Monday, April 11, 2022

The State of US Book Banning

PEN America is having quite the year, emerging as an organization that has helped us all keep tabs on the new wave of attempts to ban books. Now they've released a report looking at the whole picture of the rising tide of educational gag orders, and while I recommend that you go read the whole thing for yourself, including their index of school book bans, let me just pass along some of the more striking items in the report. 

And let me underline the fact that this covers just a nine month period. Nine months, covering 26 states and 86 school districts.

The index lists bans on a grand total of 1,145 books, with 874 authors and 198 illustrators having their work targeted. 819 works of fiction. 209 children's picture books. 31 graphic novels. 150 chapter books. 537 young adult titles.

Nobody wants to argue that every book is appropriate for every student, nor do school libraries have infinite space. Furthermore, I agree with those critics who say that schools and school personnel work for the public and do not function as independent agents answerable to nobody. For all those reasons, groups like the American Library Association have guidelines for best practices in making decisions about books, and most school districts have a procedure by which parents can challenge the presence of a work. But what PEN America found is that many of these bans are completely circumventing any such procedures. In the worst cases, we're finding schools where administrators are quietly yanking books they think have potential to draw criticism, without following any procedure at all. 

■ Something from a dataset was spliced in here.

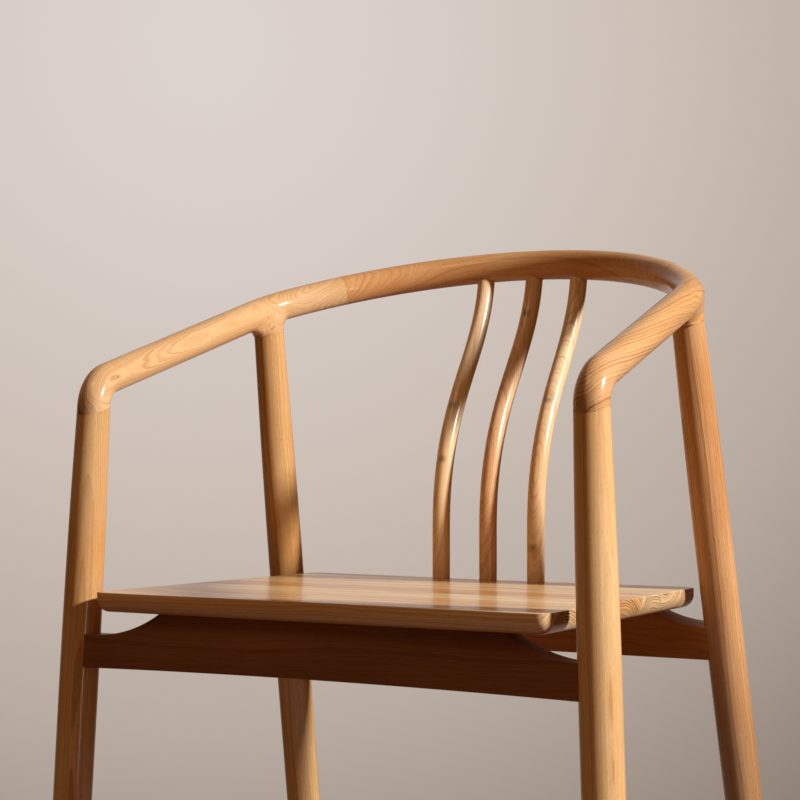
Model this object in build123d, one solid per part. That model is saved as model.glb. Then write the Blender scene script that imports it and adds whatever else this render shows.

A mere 4% of the books banned "have been the result of processes that began with the filing of formal challenges to library or classroom materials by community members." In other words, lots of "concerned citizens" are skipping right past the procedures available to them to address their concerns and are skipping ahead to pitchforks, torches, and rants at board meetings. It's almost as if they are not as concerned about addressing the concerns about the books as they are in sowing chaos and eroding support for the district. There are several specific examples in the report; none of them will make you feel better. In one case, a single parent got five books booted from a class, including Night by Elie Weisel.

The greatest number of titles are being banned from classrooms (470), plus the 143 titles banned from both libraries and classrooms. 506 titles are banned "pending investigation."

The report finds that 41% of the bans came not from concerned parents or community members, but came from state officials or elected lawmakers. That, PEN America notes, is a big change in how these things happen.

The index does not include books that have been, well, partly banned. In Williamson County, Tennessee, a district with an exceptionally noisy Moms For Liberty group, several books have had select pages banned-- teachers may not read certain pages aloud. The infamous seahorse book has two pages banned from student view; those are the sex pages, which are displayed in the report, and let me tell you--they are some hotttt stuff. Okay, not really, but they do show seahorses twining tails and also mention that the female puts the eggs in the male's pouch, so maybe that's the problem.

Here's how the bans break down by states and districts. Way to go, Texas. 












Some of these bans are being reversed on review, or by court challenge, or just some level of respect for the First Amendment prevailing.

PEN America broke the bans down by topic. Here's how that looks.

LGBTQ+ topics or prominent characters:     379 titles

Protagonists of color:  467 titles

Jewish or Muslim characters and themes:  18 titles

Sexual or health-related content:   283 titles, including titles about sex, abortion, teen pregnancy, puberty, sexual assault.

Race and racism:   247 titles

History: 184 titles, including picture books about Rosa Parks, Martin Luther King, Jr., Ruby Bridges, Duke Ellington, Neil deGrasse Tyson, Sonia Sotomayor, Nelson Mandela, and Malala Yousafzai.

Death, grief and suicide: 122 titles. Which, yes, is scary stuff. But maybe keeping students with questions from searching for answers is not a big help. 

The report has several great quotes with it, but I'll leave you with this one from author Ashley Hope Perez:

Book challengers may convince themselves that they want to save the kids. But it’s a damaging myth that removing a story about painful aspects of human experience will in any way protect young people. This is like arguing that a school-wide moratorium on discussions of bullying will eliminate the problem. Silence is the real threat.

2 comments:

  1. Surprised they haven't banned Fahrenheit 451 yet.

    Yet these very same parents think nothing of handing their children smart phones with unfiltered access to every dark corner of the internet.